The point is Christians cannot have two standards of morality in their lives. And just as in every election Christians invariably vote against other Christians, in every war Christians kill other Christians!


[1] Excerpt from: “The Ethics of Bloodshed in Ancient Christianity,” Consistently Pro-Life by Rob Arner, p 34.

Who Would Jesus Kill?

War, Peace, and the Christian Tradition by Mark Allman.

In the early Church, a commitment to pacifism was considered a constitutive or essential element of the Christian faith. So how is it that today most Christians are not pacifists? Tradition holds that after a victory he credited to the Christian God in 312, the Roman Emperor Constantine became a supporter of Christianity, thus reducing persecution by the pagan Roman religion in which the emperor was considered a god. Shortly after, the Edict of Milan permitted Christian worship within the empire. Constantine s toleration and eventual privileging of Christianity posed serious challenges to the Christian faith. How would a once persecuted minority religion based on the teaching of a first-century Jewish rabbi adapt to being the official religion of a world superpower? It is impossible for an extended empire like that of the Romans to rule by a commitment to pacifism. By 416, only Christians could serve in the empire's military. In little more than one hundred years after Maximilian and Marcellus were beheaded for refusing military service, the Christian stance on the use of force had changed completely. What had happened?

....the question of whether Jesus was divine wasn't settled until 325; the debate over the doctrine of the Trinity and the role of the Holy Spirit wasn't settled until 381; all of which means that, for the first 350 years of Christianity, there was no uniformity of belief regarding the very nature of God. Interestingly, the early Christians were fairly univocal in their stance toward the use of force and violence, however. For the first three to four centuries of Christianity, pacifism was the norm for Christians.

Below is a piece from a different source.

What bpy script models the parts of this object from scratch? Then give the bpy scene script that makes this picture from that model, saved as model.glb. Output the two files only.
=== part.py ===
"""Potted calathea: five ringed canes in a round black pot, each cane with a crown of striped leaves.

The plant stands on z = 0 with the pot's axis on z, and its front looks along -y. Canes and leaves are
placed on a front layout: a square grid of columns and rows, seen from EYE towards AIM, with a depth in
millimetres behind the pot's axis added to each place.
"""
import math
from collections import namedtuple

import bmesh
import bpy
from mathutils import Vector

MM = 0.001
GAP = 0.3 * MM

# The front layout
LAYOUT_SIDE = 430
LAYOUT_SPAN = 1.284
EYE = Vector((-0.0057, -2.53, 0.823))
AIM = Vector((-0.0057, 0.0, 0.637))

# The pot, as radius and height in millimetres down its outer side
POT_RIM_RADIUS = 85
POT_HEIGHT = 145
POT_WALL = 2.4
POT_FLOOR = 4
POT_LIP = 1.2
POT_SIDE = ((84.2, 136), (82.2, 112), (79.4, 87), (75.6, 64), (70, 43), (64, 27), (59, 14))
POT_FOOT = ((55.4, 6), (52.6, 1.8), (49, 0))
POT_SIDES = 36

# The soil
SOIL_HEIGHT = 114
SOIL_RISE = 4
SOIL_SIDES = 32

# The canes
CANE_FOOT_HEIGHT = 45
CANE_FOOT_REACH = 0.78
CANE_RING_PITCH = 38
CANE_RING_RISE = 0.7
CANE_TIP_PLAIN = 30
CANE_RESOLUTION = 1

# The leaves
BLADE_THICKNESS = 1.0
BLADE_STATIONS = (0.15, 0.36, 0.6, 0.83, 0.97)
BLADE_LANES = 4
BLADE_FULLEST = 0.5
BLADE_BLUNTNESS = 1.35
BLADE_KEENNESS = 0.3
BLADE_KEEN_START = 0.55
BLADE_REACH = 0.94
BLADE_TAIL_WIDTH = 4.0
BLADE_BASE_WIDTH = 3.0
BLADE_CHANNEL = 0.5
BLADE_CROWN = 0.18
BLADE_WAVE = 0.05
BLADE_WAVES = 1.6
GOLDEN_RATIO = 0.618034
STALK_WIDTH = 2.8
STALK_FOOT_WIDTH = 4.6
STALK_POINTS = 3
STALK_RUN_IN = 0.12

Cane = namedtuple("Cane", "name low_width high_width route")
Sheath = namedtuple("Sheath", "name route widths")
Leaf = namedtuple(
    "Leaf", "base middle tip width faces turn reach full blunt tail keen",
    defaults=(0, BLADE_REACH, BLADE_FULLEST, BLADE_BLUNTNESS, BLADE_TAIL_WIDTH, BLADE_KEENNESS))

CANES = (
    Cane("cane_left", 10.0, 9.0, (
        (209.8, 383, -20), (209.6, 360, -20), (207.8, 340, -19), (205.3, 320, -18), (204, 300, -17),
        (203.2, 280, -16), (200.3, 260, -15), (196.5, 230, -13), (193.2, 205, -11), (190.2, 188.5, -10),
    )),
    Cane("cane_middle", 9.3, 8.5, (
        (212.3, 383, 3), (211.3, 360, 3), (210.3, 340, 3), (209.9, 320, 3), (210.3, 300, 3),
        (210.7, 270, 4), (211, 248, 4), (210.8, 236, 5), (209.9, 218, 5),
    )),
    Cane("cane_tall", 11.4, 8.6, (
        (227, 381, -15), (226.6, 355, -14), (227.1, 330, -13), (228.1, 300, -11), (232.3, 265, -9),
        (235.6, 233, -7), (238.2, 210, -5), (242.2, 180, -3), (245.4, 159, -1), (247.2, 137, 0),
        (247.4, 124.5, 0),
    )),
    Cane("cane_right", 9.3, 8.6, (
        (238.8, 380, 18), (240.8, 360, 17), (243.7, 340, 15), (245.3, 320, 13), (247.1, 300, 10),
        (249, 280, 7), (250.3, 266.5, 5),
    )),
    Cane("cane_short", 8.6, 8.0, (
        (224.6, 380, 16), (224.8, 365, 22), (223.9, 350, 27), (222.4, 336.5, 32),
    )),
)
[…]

Interestingly, Augustine and Ambrose forbade clergy (priests and monks) to participate in military activity because they celebrated Eucharist, which required a ritual purity. Thus we see even in this early slide toward the ethics of empire (that is, an ethic that justifies certain activities in the name of state interests) an uneasiness regarding the use of force. It was something that had to be rationalized. Augustine and Ambrose did not praise the use of force, nor did they fully justify it; instead they reserved it as an instrument of statecraft.

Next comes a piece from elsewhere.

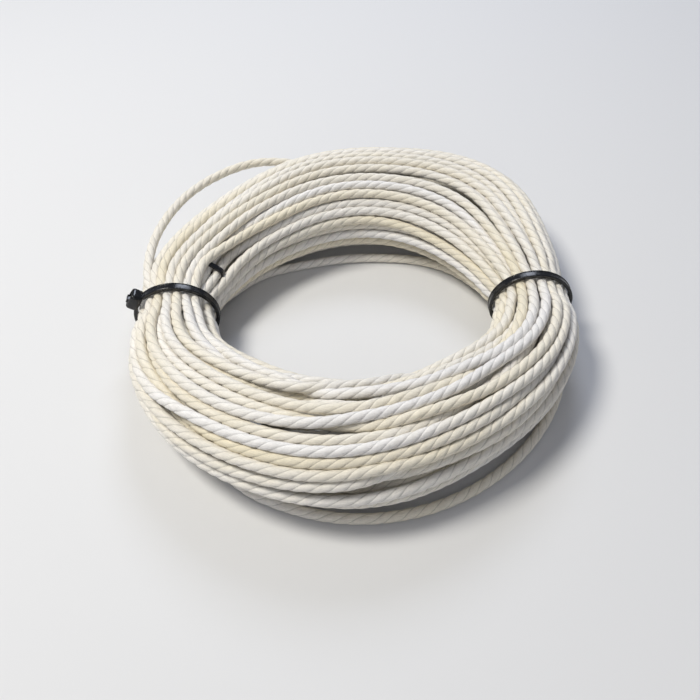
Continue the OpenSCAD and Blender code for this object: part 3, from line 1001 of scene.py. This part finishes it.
def black_nylon():
    """Glossy moulded nylon, with a faint grain, rubbed duller and greyer in patches."""
    material, tree, shader = new_material("black_nylon")
    where = tree.nodes.new("ShaderNodeTexCoord").outputs["Object"]
    grain = noise(tree, where, Scale=1600.0, Detail=3.0)
    rub = noise(tree, where, Scale=260.0, Detail=5.0, Roughness=0.7)
    dull = ranged(tree, rub, 0.4, 0.7, GLOSSY, DULL)
    tone = tinted(tree, rub, BLACK_AT, BLACK, RUBBED_AT, RUBBED)
    tree.links.new(dull, shader.inputs["Roughness"])
    tree.links.new(tone, shader.inputs["Base Color"])
    set_bump(tree, shader, grain, 0.25, GRAIN_BUMP)
    shader.inputs["Specular IOR Level"].default_value = 0.5
    return material


def pale_floor():
    """Plain matt grey."""
    material, _, shader = new_material("pale_floor")
    shader.inputs["Base Color"].default_value = (FLOOR_GREY, FLOOR_GREY, FLOOR_GREY, 1.0)
    shader.inputs["Roughness"].default_value = 0.9
    return material


# ---- Stage ----------------------------------------------------------------------------

FLOOR_REACH = 3.0                   # metres from the middle to each side of the floor
LAMPS = (                           # name, place in metres, size, power in watts, tint
    ("key", (-0.40, -0.02, 0.72), 0.26, 5.4, (1.0, 0.97, 0.90)),
    ("back", (0.05, 0.62, 0.62), 0.34, 2.4, (0.80, 0.86, 1.0)),
    ("fill", (0.0, -0.75, 0.45), 0.5, 0.7, (1.0, 0.97, 0.92)),
)
AIM = Vector((0, 0, 0.01))          # the point that the lamps face
SKY, SKY_STRENGTH = (0.80, 0.85, 1.0, 1.0), 0.25


def add_floor():
    """A wide, plain floor for the hank to lie on."""
    mesh = bpy.data.meshes.new("floor")
    corners = [(x * FLOOR_REACH, y * FLOOR_REACH, 0)
               for x, y in ((-1, -1), (1, -1), (1, 1), (-1, 1))]
    mesh.from_pydata(corners, [], [(0, 1, 2, 3)])
    mesh.materials.append(pale_floor())
    in_scene("floor", mesh)


def add_light():
    """A dim, cool sky and three soft lamps."""
    world = bpy.data.worlds.new("studio")
    world.use_nodes = True
    background = world.node_tree.nodes["Background"]
    background.inputs["Color"].default_value = SKY
    background.inputs["Strength"].default_value = SKY_STRENGTH
    bpy.context.scene.world = world
    for name, place, size, power, tint in LAMPS:
        data = bpy.data.lights.new(name, "AREA")
        data.shape = "DISK"
        data.size = size
        data.energy = power
        data.color = tint
        lamp = in_scene(name, data)
        lamp.location = place
        lamp.rotation_euler = (AIM - Vector(place)).to_track_quat("-Z", "Y").to_euler()


# ---- Making it ------------------------------------------------------------------------

add_camera()
cord_material = waxed_cord()
nylon = black_nylon()
add_cord(cord_material)
add_ties(nylon)
add_band(nylon)
add_floor()
add_light()
bpy.context.scene.view_settings.view_transform = "Standard"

Simons and the Anabaptist tradition are challenging and fascinating. In their attempt to return to biblically based Christian faith, they came to the same conclusion reached by early Christians like Justin Martyr, Clement of Alexandria, Tertullian, Maximilian, and Marcellus: the gospel of Jesus Christ requires a commitment to pacifism, and resorting to force is akin to renouncing one's faith. The Anabaptist tradition and its radical commitment to pacifism survive to this day among the self-identified "peace churches": Anabaptists (Mennonites, Amish, and Hutterites), the Church of the Brethren, and the Religious Society of Friends (Quakers), as well as in a number of other Protestant denominations that have also historically espoused pacifism.